● **Task prompt**: Copy out each line of the material below that holds the string "code".
-- start Data in this exercise --
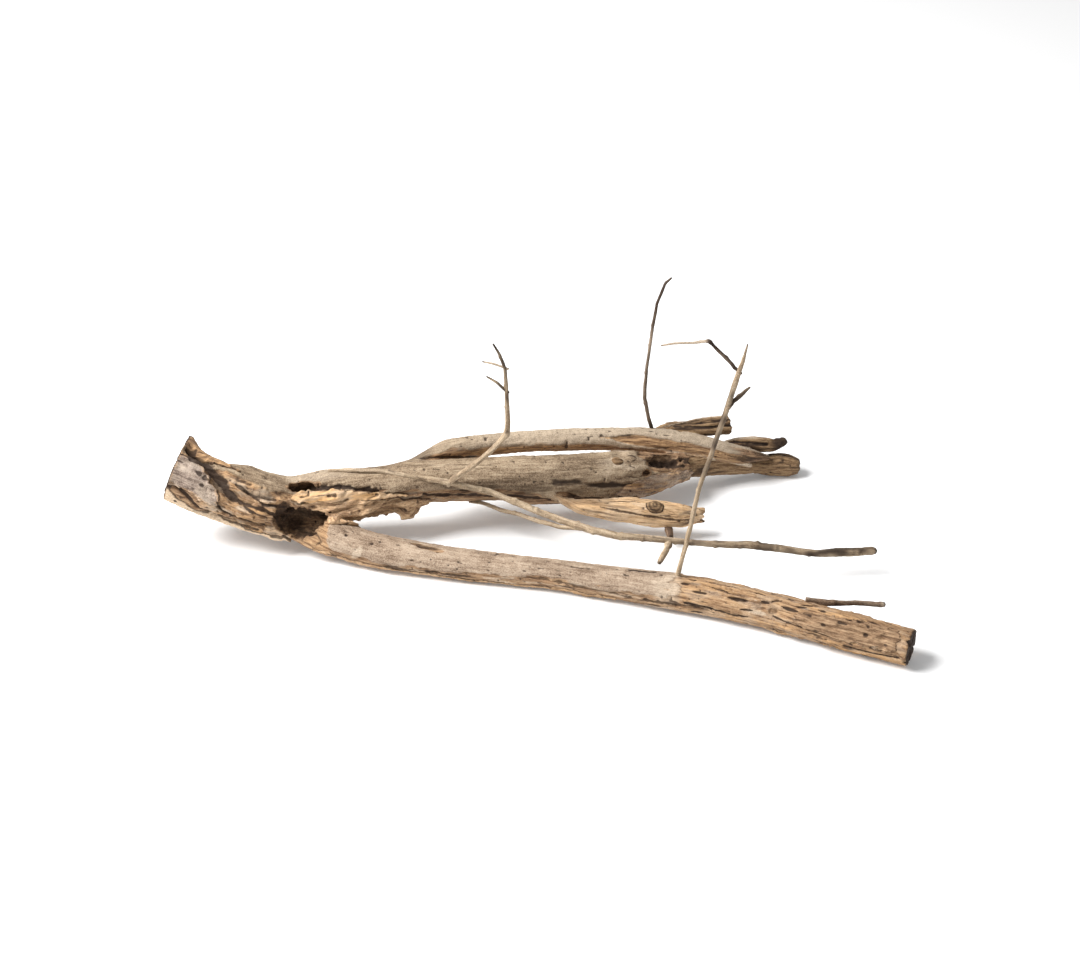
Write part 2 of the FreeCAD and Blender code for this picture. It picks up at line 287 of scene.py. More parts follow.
class Skin:
    """Places on a limb's skin, with the relief and the finish that are worked there."""

    def __init__(self, guide, s, angle):
        self.guide = guide
        self.s = s.astype(np.float32)
        self.angle = angle.astype(np.float32)
        self.radius = guide.at(guide.radius, s).astype(np.float32)
        self.degrees = np.degrees(self.angle)
        self.grain = np.stack(
            [self.s, self.radius * np.cos(self.angle), self.radius * np.sin(self.angle)], axis=-1)
        self.relief = np.zeros(len(s), dtype=np.float32)
        self.dark, self.warm, self.pale, self.bare = (np.zeros_like(self.relief) for _ in range(4))
        self.ragged = rough_noise(self.grain, (7.0, 3.2, 3.2), 41, 2)

    def fibre(self, long, across, seed, octaves=2):
        """Noise drawn out along the grain."""
        return rough_noise(self.grain, (long, across, across), seed, octaves)

    def around(self, degrees):
        """Distance round the limb from an angle, in millimetres, upwards positive."""
        return self.radius * wrap(self.angle - np.radians(degrees))

    def edge(self, places):
        """An angle that changes along the limb, from (distance, angle) places."""
        return np.interp(self.s, [p[0] for p in places], [p[1] for p in places])

    def spot(self, s, degrees, long, wide, turn=0.0, rough=0.25):
        """How far out of an oval each place is: 0 in its middle, 1 at its rim."""
        x, y = self.s - s, self.around(degrees)
        cos, sin = math.cos(turn), math.sin(turn)
        out = np.sqrt(((cos * x + sin * y) / long) ** 2 + ((cos * y - sin * x) / wide) ** 2)
        return out + rough * self.ragged

    def patch(self, fade, *oval):
        """A soft oval: 0 beyond fade's first share of its size, 1 within its second."""
        return smooth_step(*fade, self.spot(*oval))

    def strands(self, fade, *fibre):
        """Strands along the grain: fibre noise, from 0 at fade's first value to 1 at its second."""
        return smooth_step(*fade, self.fibre(*fibre))

    def above(self, line):
        """Distance round the limb above a line of angles, in millimetres."""
        return (self.degrees - line) * self.radius * math.pi / 180.0

    def seam(self, path, rough=1.0):
        """Distance from a line drawn on the skin through (distance, angle) places."""
        middle = path[len(path) // 2][1]
        x, y = self.s, self.around(middle)
        line = [(s, float(self.guide.at(self.guide.radius, s)) * math.radians(degrees - middle))
                for s, degrees in path]
        nearest = np.full(len(x), 99.0, dtype=np.float32)
        for (x0, y0), (x1, y1) in zip(line[:-1], line[1:]):
            dx, dy = x1 - x0, y1 - y0
            t = np.clip(((x - x0) * dx + (y - y0) * dy) / (dx * dx + dy * dy), 0.0, 1.0)
            nearest = np.minimum(nearest, np.hypot(x - x0 - t * dx, y - y0 - t * dy))
        return nearest + rough * self.ragged

    def crack(self, path, width, depth, rough=0.7, shade=1.0):
        """Open a crack along a line, darkened with painted shade."""
        cut = np.clip(1.0 - self.seam(path, rough) / width, 0.0, 1.0)
        self.relief -= depth * np.sqrt(cut)
        self.dark = np.maximum(self.dark, shade * smooth_step(0.0, 0.45, cut))

    def ridge(self, path, width, height, rough=0.5):
        """Raise a rounded ridge along a line."""
        rise = np.clip(1.0 - (self.seam(path, rough) / width) ** 2, 0.0, 1.0)
        self.relief += height * rise
        return rise

    def check(self, s, degrees, long, wide, turn=0.0, depth=1.5):
        """Open a short lens-shaped check whose lips stand up a little, with painted shade inside it."""
        x, y = self.s - s, self.around(degrees)
        cos, sin = math.cos(turn), math.sin(turn)
        run, across = cos * x + sin * y, cos * y - sin * x
        taper = np.clip(1.0 - (run / long) ** 2, 0.02, 1.0)
        out = np.abs(across + 0.35 * self.ragged) / (wide * taper)
        out = out + smooth_step(0.9, 1.1, abs(run) / long)
        self.relief -= depth * np.sqrt(np.clip(1.0 - out, 0.0, 1.0))
        self.relief += 0.4 * np.exp(-((out - 1.6) / 0.5) ** 2) * taper
        self.dark = np.maximum(self.dark, smooth_step(1.15, 0.55, out))

    def old_bark(self, inside, height, line=0.75):
        """Leave old bark where inside is above 0 (mm from its torn edge), bare wood beyond."""
        inside = inside + 1.5 * self.ragged + 2.4 * self.fibre(20.0, 2.4, 51)
        cover = smooth_step(-0.6, 0.6, inside)
        self.relief += height * (cover - 0.5)
        self.bare = np.maximum(self.bare, smooth_step(1.6, -1.0, inside))
        # a broken dark line along the foot of the bark's torn edge: painted shade in the crease where the
        # bark steps down to bare wood
        broken = smooth_step(-0.15, 0.45, noise(self.grain, (16.0, 6.0, 6.0), 53))
        self.dark = np.maximum(self.dark, line * broken * np.exp(-((inside + 0.7) / 1.0) ** 2))

    def layers(self, amount, long, across, step, seed, shade=0.8):
        """Break the wood into torn sheets: flats of even height, with painted shade at the foot of each
        step and a painted highlight along each sheet's lip.
        """
        level = self.fibre(long, across, seed, 3) * 2.2
        base = np.floor(level)
        part = level - base
        self.relief += amount * step * (base + smooth_step(0.78, 0.96, part))
        # painted shade at the foot of each step
        self.stain(amount * shade * np.exp(-((part - 0.80) / 0.085) ** 2))
        # painted highlight on each sheet's lip
        self.bleach(amount * 0.45 * smooth_step(0.10, 0.0, part))

    def stain(self, amount):
        """Darken by an amount from 0 to 1, for stains and for painted shade."""
        self.dark = np.maximum(self.dark, np.clip(amount, 0.0, 1.0))

    def gild(self, amount):
        """Turn the wood golden by an amount from 0 to 1."""
        self.warm = np.maximum(self.warm, np.clip(amount, 0.0, 1.0))

    def bleach(self, amount):
        """Bleach the wood by an amount from 0 to 1; also used for painted highlights."""
        self.pale = np.maximum(self.pale, np.clip(amount, 0.0, 1.0))

    def strip(self, amount):
        """Lay the wood bare by an amount from 0 to 1."""
        self.bare = np.maximum(self.bare, amount)


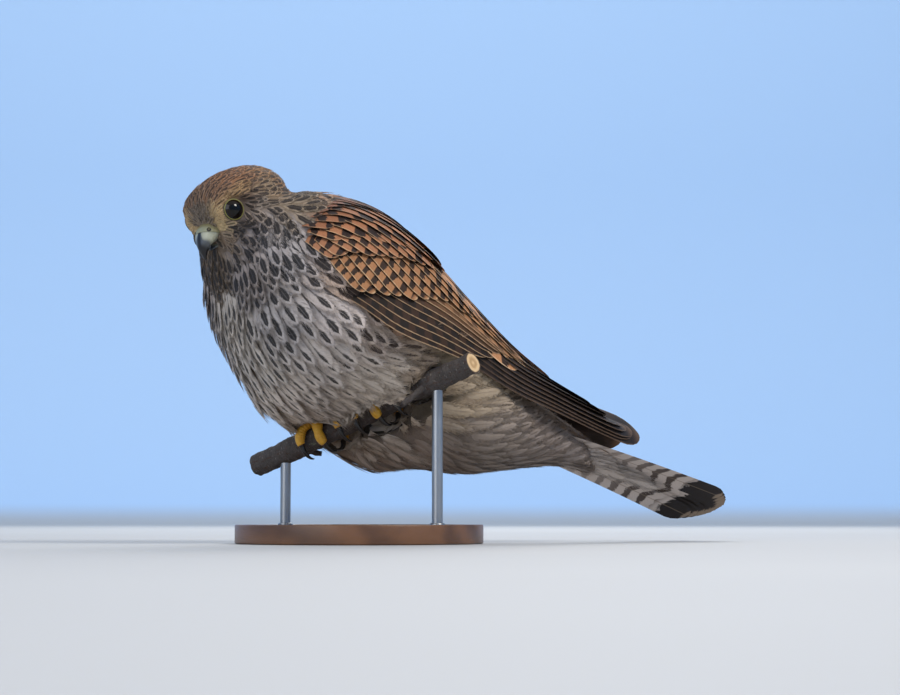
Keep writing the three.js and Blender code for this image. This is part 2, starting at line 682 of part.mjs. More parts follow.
-- end Data in this exercise --
● **Completed exercise**:
Write part 2 of the FreeCAD and Blender code for this picture. It picks up at line 287 of scene.py. More parts follow.
Keep writing the three.js and Blender code for this image. This is part 2, starting at line 682 of part.mjs. More parts follow.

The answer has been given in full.